Reflexões Aleatórias | Lurdes Neto

Eu considero que, ao trocar as crianças de berço, a protagonista do conto queirosiano “A Aia” tomou uma atitude heroica e patriota. Sendo o patriotismo uma ideologia que valoriza a nação, através de um sacrifício maternal, a aia defendeu o pequeno príncipe indefeso e, consequentemente, garantiu a sucessão ao trono e a prosperidade da nação. Ao entregar o seu próprio filho à morte para salvar o herdeiro ao trono, a aia demonstrou uma enorme dedicação e lealdade para com os seus senhores e uma coragem incomensurável: “Só a ama leal parecia segura – como se os braços em que estreitava o seu príncipe fossem muralhas de uma cidade que nenhuma audácia pode transpor.” Além disso, a aia adquiriu uma densidade psicológica significativa, comprovando ser uma mulher de uma dedicação desmesurada ao filho, ao príncipe e ao reino. Ela prova, com o gesto da troca das crianças, uma grandeza de alma que não pode ser compreendida por nenhum humano e que, por sua vez, não tem nenhuma recompensa, pagamento e/ou compensação material. A crença espiritual que alimenta o seu gesto demonstra um carácter decidido e uma simplicidade de pensamento que coloca o dever acima de tudo, seja o dever de mãe seja o dever de escrava para com o rei e sua nação. Apesar de ter salvo uma vida, acaba por matar o próprio bebé, mas isso não altera o facto de que tal ato carrega consigo um imenso patriotismo.
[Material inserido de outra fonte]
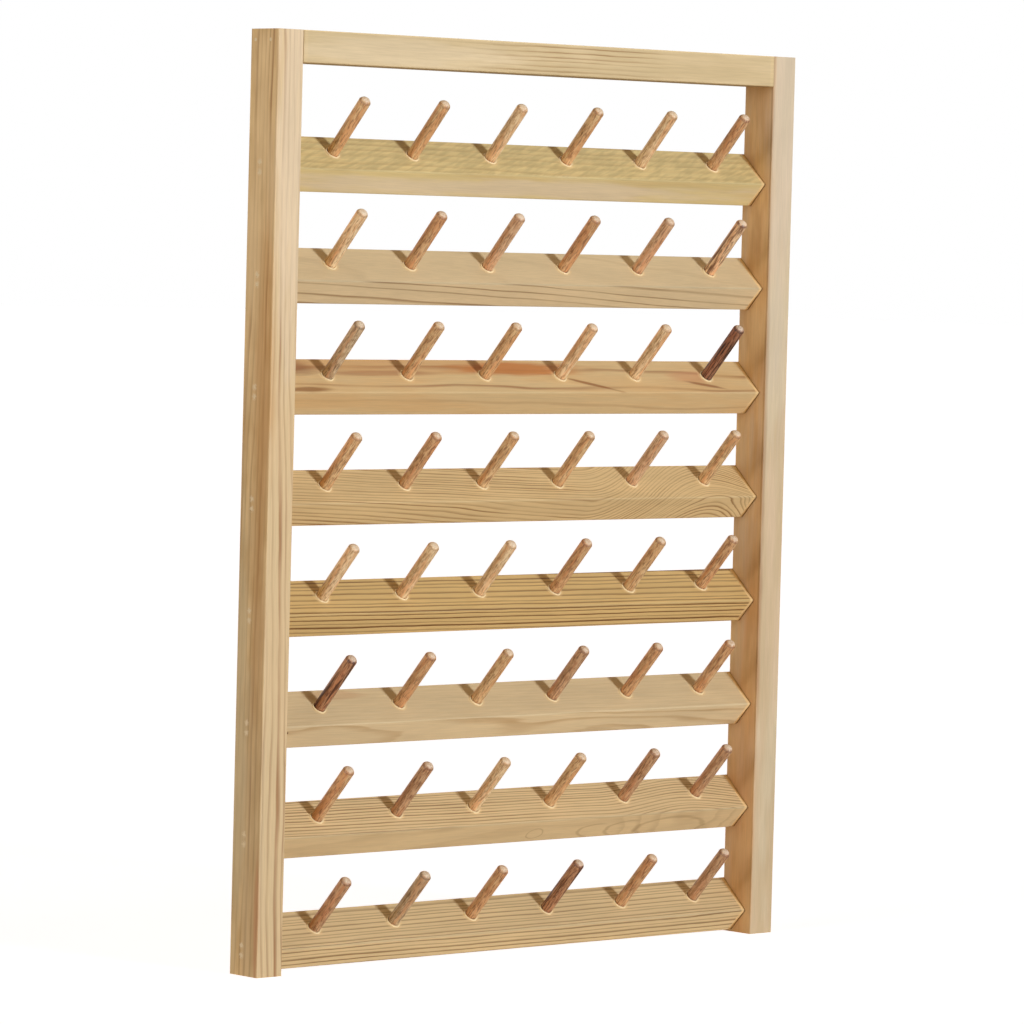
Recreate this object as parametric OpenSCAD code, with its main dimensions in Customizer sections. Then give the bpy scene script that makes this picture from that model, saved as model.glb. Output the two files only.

Todavia, ela recorre a tal sacrifício também devido às suas crenças, certa de “que a vida da Terra continua no Céu”. Logo, crê que após a sua morte encontrará de novo “o rei seu amo”, bem como o seu precioso filho sacrificado, que poderá amamentar “feliz na sua servidão”. Em suma, julgo ser evidente que a aia, personagem que dá título ao conto, revelou heroísmo, segurança, lealdade e, sobretudo, espírito patriota.